Links Daily Devotional

MISTAKES: Lessons learned in 50 years of disciple-making (Part 6)

“Go therefore and make disciples of all the nations.” (Matthew 28:19, NASB)

Tomorrow Jordan Spieth will begin his attempt to win the third leg of the Grand Slam. Should he do it, he would be the only golfer since Ben Hogan to win the first three majors of the year.

Gary Player said before this year’s U.S Open that Spieth had something called “the It.” What It was, Gary hadn’t figured out. But It is a mysterious quality possessed by those who go down in golf history. Jones, Hogan, Nicklaus, Woods.

I saw in Spieth an emotional strength that came full bloom on the 71st hole of the championship. After sinking a 25-foot, left-to-right slider on the 70th hole for a three-shot lead with two holes to play, Spieth almost shanked a 6-iron into high rough just inside the railroad tracks, leading to a double bogey at seventeen. Meanwhile, Louis Oosthuizen was making birdie at eighteen to catch Spieth, and Dustin Johnson birdied seventeen behind him. In mere moments, that three-shot lead vanished.

It was then, when he walked off the green toward the last tee, that I believe we witnessed something of the It. Even seasoned major champions would have shaken their heads after such a disastrous double-bogey and a three-shot swing at this critical moment of the tournament, but Jordan appeared to shuck it off.

“It was really a bad shot,” he said, grinning in the press room later. “I was lucky the pin was on the left or it might have gone out of bounds. Just bad execution… I knew I could still win or be in a playoff if I birdied the last hole.”

Ho hum. Why sweat it? That hole’s gone.

And then he birdied the last to win.

The It may be Spieth’s resilience. Gary Player thinks it’s something more: a will or a magic that produces victory when others fade. Maybe we’ll never know.

I tell Spieth’s familiar U.S. Open story because I see in it a valuable truth. Spieth knew he had no time to beat up on himself for his “bad execution” at seventeen. If he wanted any chance of winning, he had to think of nothing but his drive on the 72nd hole. That was his job, and he stuck to it.

One of my greatest mistakes came when my daughter, Michelle, was hospitalized. For more than two months, we couldn’t find a doctor who could give us a diagnosis. Unlike cool-headed Jordan Spieth, I was frantic, looking everywhere and for anyone who might know how to help her. A good friend had the courage to tell me I was “a fix-it man.” Made me so angry I wanted to pound him in the head with my lob wedge! Why wouldn’t a father try to do everything he could to fix his only daughter? 
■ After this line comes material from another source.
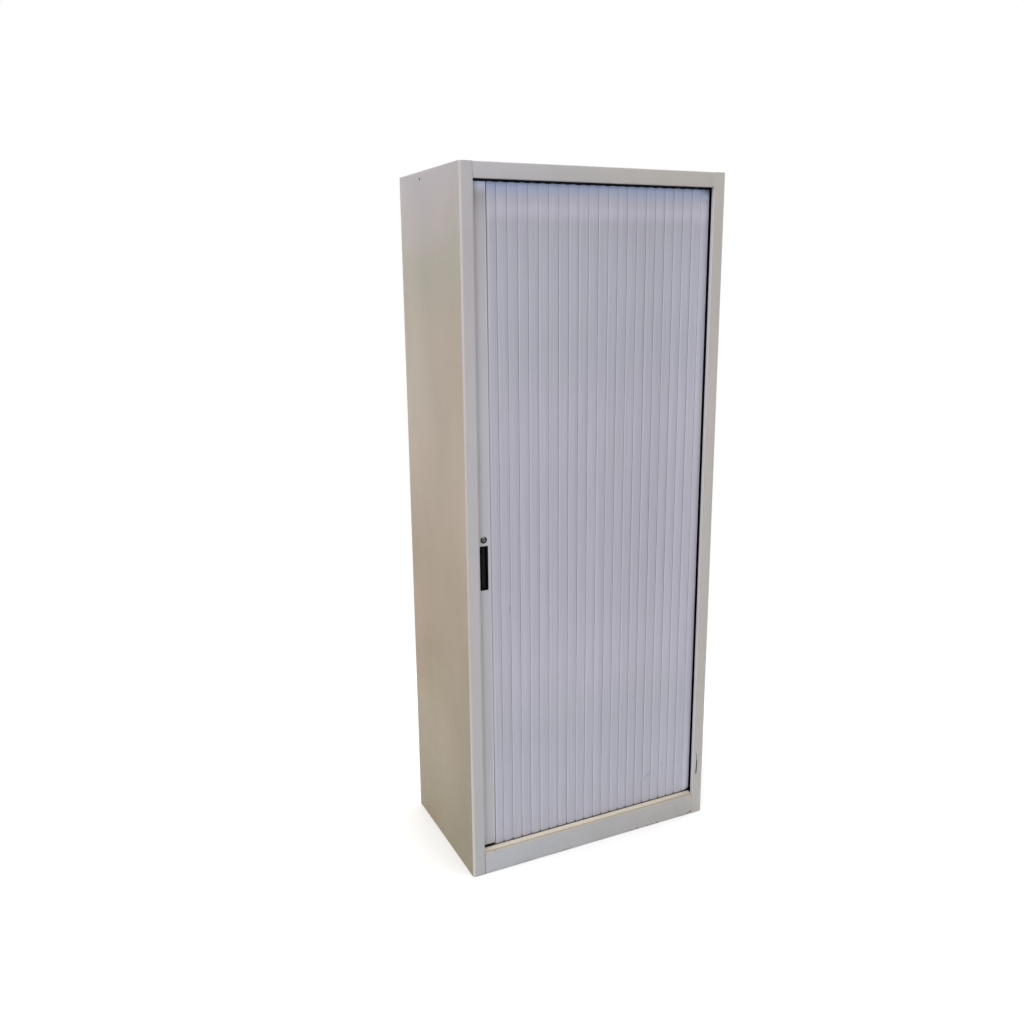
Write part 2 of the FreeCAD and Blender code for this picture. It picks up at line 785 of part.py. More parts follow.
def leading_stile():
    """Folded stile that leads the curtain, with the windows for handle and lock."""
    left, rim, back = "-stile_width", "-joint_gap / 2", "stile_back"
    inner = "stile_front + stile_skin"
    outline = [
        (left, "stile_front"),
        (rim, "stile_front"),
        (rim, inner),
        ("-knuckle", inner),
        ("-knuckle", "-bead_web / 2"),
        *bead_corners("0"),
        ("-knuckle", "bead_web / 2"),
        ("-knuckle", back),
        ("-knuckle - stile_skin", back),
        ("-knuckle - stile_skin", inner),
        (f"{left} + stile_skin", inner),
        (f"{left} + stile_skin", back),
        (left, back),
    ]
    blank = pad(new_body("stile_blank"), [outline], "stile_low", "slat_high")
    place(blank, "first_pivot", "pivot_y")
    half = "handle_width / 2 - handle_rim"
    tall = "handle_length / 2 - handle_rim"
    window = brick("handle_window", (f"handle_x - ({half})", f"handle_x + {half}"),
                   ("lock_front - gauge", "lock_front + stile_skin + gauge"),
                   (f"handle_height - ({tall})", f"handle_height + {tall}"))
    hole = rod("lock_window", "Y", "lock_body + lock_fit", "stile_skin + 2 * gauge",
               ("handle_x", "lock_front - gauge", "lock_height"))
    keep(cut("leading_stile", blank, [window, hole]))


def glide_shoes():
    """Plastic plugs in the stile's ends, with the tongues that run in the tracks."""
    left, right = "-stile_width + stile_skin + shoe_fit", "-knuckle - stile_skin - shoe_fit"
    near, far = "stile_front + stile_skin + shoe_fit", "stile_back - stile_skin"
    thick = ("-tongue_set - tongue_thick / 2", "-tongue_set + tongue_thick / 2")
    tongue = (left, f"{left} + shoe_tongue")
    low = new_body("low_shoe")
    block(low, (left, right), (near, far), ("stile_low - shoe_collar", "stile_low + shoe_plug"))
    block(low, tongue, thick, ("slat_low - tongue_reach", "stile_low"))
    high = new_body("high_shoe")
    block(high, (left, right), (near, far), ("slat_high - shoe_plug", "slat_high"))
    block(high, tongue, thick, ("slat_high", "slat_high + tongue_reach"))
    for shoe in (low, high):
        place(shoe, "first_pivot", "pivot_y")
    keep(together("Part::Compound", "glide_shoes", [low, high]))


def handle_cup():
    """Recessed finger pull: a rim on the stile and a closed cup behind it."""
    def across(inset):
        half = f"(handle_width / 2 - ({inset}))"
        return (f"handle_x - {half}", f"handle_x + {half}")

    def up(inset):
        half = f"(handle_length / 2 - ({inset}))"
        return (f"handle_height - {half}", f"handle_height + {half}")

    face = "lock_front - handle_proud"
    inset = "handle_rim + handle_fit"
    pocket = f"{inset} + handle_wall"
    cup = new_body("cup_blank")
    block(cup, across("0"), (face, "lock_front"), up("0"))
    block(cup, across(inset), (face, "lock_front + handle_depth"), up(inset))
    recess = brick("cup_recess", across(pocket),
                   (f"{face} - handle_proud", "lock_front + handle_depth - handle_wall"),
                   up(pocket))
    keep(cut("handle_cup", cup, [recess]))


# ---------------------------------------------------------------- lock, strike and buffers

def lock_housing():
    """Round housing through the stile, with a rim in front and a bore for the barrel."""
    spot = ("handle_x", "lock_front - lock_rim_thick", "lock_height")
    rim = rod("lock_rim", "Y", "lock_rim", "lock_rim_thick", spot)
    shell = rod("lock_shell", "Y", "lock_body", "lock_rim_thick + lock_length", spot)
    housing = together("Part::MultiFuse", "lock_blank", [rim, shell])
    bore = rod("lock_bore", "Y", "barrel_radius + lock_fit", "2 * (lock_rim_thick + lock_length)",
               ("handle_x", "lock_front - 2 * lock_rim_thick", "lock_height"))
    keep(cut("lock_housing", housing, [bore]))


def lock_nut():
    """Hexagon nut that holds the housing from behind the stile's skin."""
    nut = doc.addObject("Part::Prism", "nut_blank")
    nut.Polygon = 6
    nut.Placement = FreeCAD.Placement(V(), AXES["Y"])
    bind(nut, "Circumradius", "nut_radius")
    bind(nut, "Height", "nut_thick")
    place(nut, "handle_x", "lock_front + stile_skin", "lock_height")
    thread = rod("nut_bore", "Y", "lock_body + lock_fit", "3 * nut_thick",
                 ("handle_x", "lock_front + stile_skin - nut_thick", "lock_height"))
    keep(cut("lock_nut", nut, [thread]))


def lock_barrel():
    """Turning barrel with its keyway and the thread for the cam's screw."""
    face = "lock_front - lock_rim_thick + barrel_sink"
    plug = rod("barrel_blank", "Y", "barrel_radius", f"cam_front - ({face})",
               ("handle_x", face, "lock_height"))
    keyway = brick("keyway", ("handle_x - keyway_wide / 2", "handle_x + keyway_wide / 2"),
                   (f"{face} - keyway_deep", f"{face} + keyway_deep"),
                   ("lock_height - keyway_long / 2", "lock_height + keyway_long / 2"))
    tapped = rod("barrel_thread", "Y", "screw_radius", "2 * screw_length",
                 ("handle_x", "cam_front - screw_length", "lock_height"))
    keep(cut("lock_barrel", plug, [keyway, tapped]))


def lock_cam():
    """Hooked cam on the barrel's end, and its screw."""
    half = "cam_width / 2"
    tip = "lock_height - cam_reach"
    neck = f"{tip} + cam_barb"
    arm = [
        (f"handle_x - {half}", "lock_height", half, "left"),
        ("handle_x", f"lock_height + {half}", half, "left"),
        (f"handle_x + {half}", "lock_height"),
        (f"handle_x + {half}", tip),
        (f"handle_x - {half} - cam_barb", tip),
        (f"handle_x - {half} - cam_barb", neck),
        (f"handle_x - {half}", neck),
    ]
    cam = new_body("cam_blank")
    sketch = new_sketch(cam, "XZ", "-cam_front")
    draw_loop(sketch, arm)
    plate = cam.newObject("PartDesign::Pad", "cam_pad")
    plate.Profile = sketch
    plate.Reversed = True
    bind(plate, "Length", "cam_thick")
    eye = rod("cam_eye", "Y", "screw_radius", "3 * cam_thick",
              ("handle_x", "cam_front - cam_thick", "lock_height"))
    keep(cut("lock_cam", cam, [eye]))

    head = rod("screw_head", "Y", "screw_head", "screw_head_thick",
               ("handle_x", "cam_front + cam_thick", "lock_height"))
    shank = rod("screw_shank", "Y", "screw_radius - lock_fit", "screw_length + cam_thick",
                ("handle_x", "cam_front - screw_length", "lock_height"))
    keep(together("Part::MultiFuse", "cam_screw", [head, shank]))


def lock_strike():
    """Slotted channel behind the left jamb that the cam hooks into."""
    strike = new_body("strike_blank")
    front, rear = "pivot_y", "liner_y"
    rise = ("lock_height - strike_height * strike_share",
            "lock_height + strike_height * (1 - strike_share)")
    block(strike, ("-wall_x", "strike_x"), (f"{rear} - strike_plate", rear), rise)
    block(strike, ("-wall_x", "-wall_x + strike_plate"), (front, rear), rise)
    block(strike, ("strike_x - strike_plate", "strike_x"), (front, rear), rise)
    slot = brick("strike_slot", ("strike_x - 2 * strike_plate", "strike_x + strike_plate"),
                 ("cam_front - strike_catch", "cam_front + cam_thick + strike_catch"),
                 ("lock_height - strike_drop", "lock_height + cam_width / 2 + strike_catch"))
    keep(cut("lock_strike", strike, [slot]))


def door_buffers():
    """Rubber stops on the left side that the stile closes against."""
    buffers = []
    for level in ("buffer_low", "buffer_high"):
        spot = ("-wall_x", "pivot_y", level)
        base = rod("buffer_base", "X", "buffer_base", "buffer_base_thick", spot)
        nose = rod("buffer_nose", "X", "buffer_nose", "wall_x - liner_x - buffer_gap", spot)
        buffers.append(together("Part::MultiFuse", "buffer", [base, nose]))
    keep(together("Part::Compound", "door_buffers", buffers))


# ---------------------------------------------------------------- whole cabinet

def build():
    """Every sub-part of the cabinet."""
    side_panel("left_side_panel", "-")
    side_panel("right_side_panel", "")
    top_panel()
    front_plinth()
    rear_plinth()
    back_panel()
    deck("floor_panel", False)
    deck("ceiling_panel", True)
    keep(block(new_body("inner_back"), ("-wall_x", "liner_out"),
               ("inner_back_y", "inner_back_out"), ("bed_low", "bed_high")))
    tracks()
    liner("left_liner", "-", "liner_y")
    liner("right_liner", "", "front_corner_y")
    for level in range(1, SHELVES + 1):
        shelf(level)
    shelf_clips()
    curtain()
    leading_stile()
    glide_shoes()
    handle_cup()
    lock_housing()
    lock_nut()
    lock_barrel()
    lock_cam()
    lock_strike()
    door_buffers()


def check():
    """Stop unless every object is sound and every sub-part has its solids."""
    for thing in doc.Objects:
        if {"Invalid", "Error"} & set(thing.State):
            raise RuntimeError(f"{thing.Label} is {thing.State}")
    for thing in PARTS:
        if thing.Shape.isNull() or not thing.Shape.isValid() or not thing.Shape.Solids:
            raise RuntimeError(f"{thing.Label} has no sound shape")


build()
doc.recompute()
check()
os.makedirs("parts", exist_ok=True)
for part in PARTS:
    part.Shape.exportStep(f"parts/{part.Label}.step")
    box = part.Shape.BoundBox
    print(f"{part.Label:22s} solids {len(part.Shape.Solids):2d} volume {part.Shape.Volume:10.0f} "
          f"x {box.XMin:8.2f} {box.XMax:8.2f} y {box.YMin:8.2f} {box.YMax:8.2f} "
          f"z {box.ZMin:8.2f} {box.ZMax:8.2f}")
print(len(PARTS), "sub-parts")
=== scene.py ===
"""Roll front tool cabinet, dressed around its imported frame.

A painted steel cupboard whose front is a curtain of upright plastic slats. Lengths are
metres, +X is the cabinet's right, +Y its back and +Z up.
"""
from __future__ import annotations

import json
import logging
import math
from collections.abc import Callable, Iterator, Sequence
from contextlib import contextmanager
from dataclasses import dataclass, field
from enum import Enum

import bmesh
import bpy
from mathutils import Matrix, Vector

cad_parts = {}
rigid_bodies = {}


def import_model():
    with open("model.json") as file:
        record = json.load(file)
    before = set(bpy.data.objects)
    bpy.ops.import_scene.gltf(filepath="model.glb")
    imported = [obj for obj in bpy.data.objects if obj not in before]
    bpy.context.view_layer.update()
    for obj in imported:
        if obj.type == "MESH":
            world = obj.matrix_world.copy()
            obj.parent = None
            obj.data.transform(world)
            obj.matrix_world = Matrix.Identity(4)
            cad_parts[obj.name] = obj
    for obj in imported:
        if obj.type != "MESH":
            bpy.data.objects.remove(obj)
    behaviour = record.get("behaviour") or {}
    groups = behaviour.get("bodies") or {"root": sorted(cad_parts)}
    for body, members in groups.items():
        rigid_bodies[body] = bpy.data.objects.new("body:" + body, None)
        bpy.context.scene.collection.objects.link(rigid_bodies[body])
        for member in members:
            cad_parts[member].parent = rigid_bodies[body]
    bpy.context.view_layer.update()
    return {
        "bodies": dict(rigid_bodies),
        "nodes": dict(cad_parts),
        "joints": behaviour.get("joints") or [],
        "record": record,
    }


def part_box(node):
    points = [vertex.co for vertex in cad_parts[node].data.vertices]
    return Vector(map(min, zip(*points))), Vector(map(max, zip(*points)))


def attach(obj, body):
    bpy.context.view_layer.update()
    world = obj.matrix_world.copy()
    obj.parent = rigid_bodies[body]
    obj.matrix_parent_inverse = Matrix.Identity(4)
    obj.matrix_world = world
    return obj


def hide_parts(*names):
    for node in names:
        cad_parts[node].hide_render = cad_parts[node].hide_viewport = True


log = logging.getLogger("cabinet")

Piece = bpy.types.Object
Material = bpy.types.Material
Spot = tuple[float, float, float]
Colour = tuple[float, float, float]
Span = tuple[float, float]
Region = tuple[Span, Span, float | Colour]

MM = 0.001
BLACK: Colour = (0.0, 0.0, 0.0)
# Faces round every bend of the sheet steel.
BEND_FACES = 8
# Two points closer than this count as one.
NEAR = 1e-5
# A rise over this span is full at every height, because the whole cabinet stands above it.
ANY_HEIGHT: Span = (-2.0, -1.0)


class Way(Enum):
    """The six directions in which a surface can face."""

    RIGHT = (1, 0, 0)
    LEFT = (-1, 0, 0)
    BACK = (0, 1, 0)
    FRONT = (0, -1, 0)
    UP = (0, 0, 1)
    DOWN = (0, 0, -1)

    @property
    def vector(self) -> Vector:
        """The direction as a vector."""
        return Vector(self.value)


class Slot(Enum):
    """Material slots of the record."""

    STEEL = "painted_steel"
    STILE = "stile_paint"
    SLAT = "slat_plastic"
    TRACK = "track_plastic"
    HANDLE = "handle_plastic"
    RUBBER = "buffer_rubber"
    LOCK = "lock_metal"
    ZINC = "zinc_plated"


# ---------------------------------------------------------------- modelling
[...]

But my friend was right. I was trying to be what I wasn’t equipped to be, a doctor and counselor.

Finally, after almost three months and seven doctors and much fervent, heart-wrenching prayer, we found Dr. Erol Segal. After one hour with her he said, “I’ve seen this before. It’s biological depression. She’ll be all right.”

I didn’t believe him, but one month later Michelle was home and has never relapsed in more than 30 years. Three times since, she has been nominated for Pulitzers for her work as a writer.

So what was my mistake and the mistake I see others making in the work of making disciples? Not knowing my job.

I got out of who I am and what I do. I love how quickly Spieth got back to business on his last hole after his mistakes on the 71st hole. It took me half my life to fully realize I needed to give total concentration to my job. Which I love. I wish everyone in the world would join me in my job. Anyone can. Many of you already have. My job is being a Lover of God. Tell me, can you have a better calling in your life than that? All I do is love Jesus back, love those around me, and keep my ear open for cues from him during the day. Then do what he says.

Why? Because I know he has my best interests in mind.

My mistake with Michelle was that I attempted to be what Oswald Chambers calls an “amateur providence.” I am not in the fix-it business. I’m in caregiving, not caretaking. God does the fixing. Sometimes he uses doctors to help. I’m to stay in the love business. My job with my daughter was to be a loving father to her.

God doesn’t need amateur providences. He desires children who love him with heart, mind, and soul.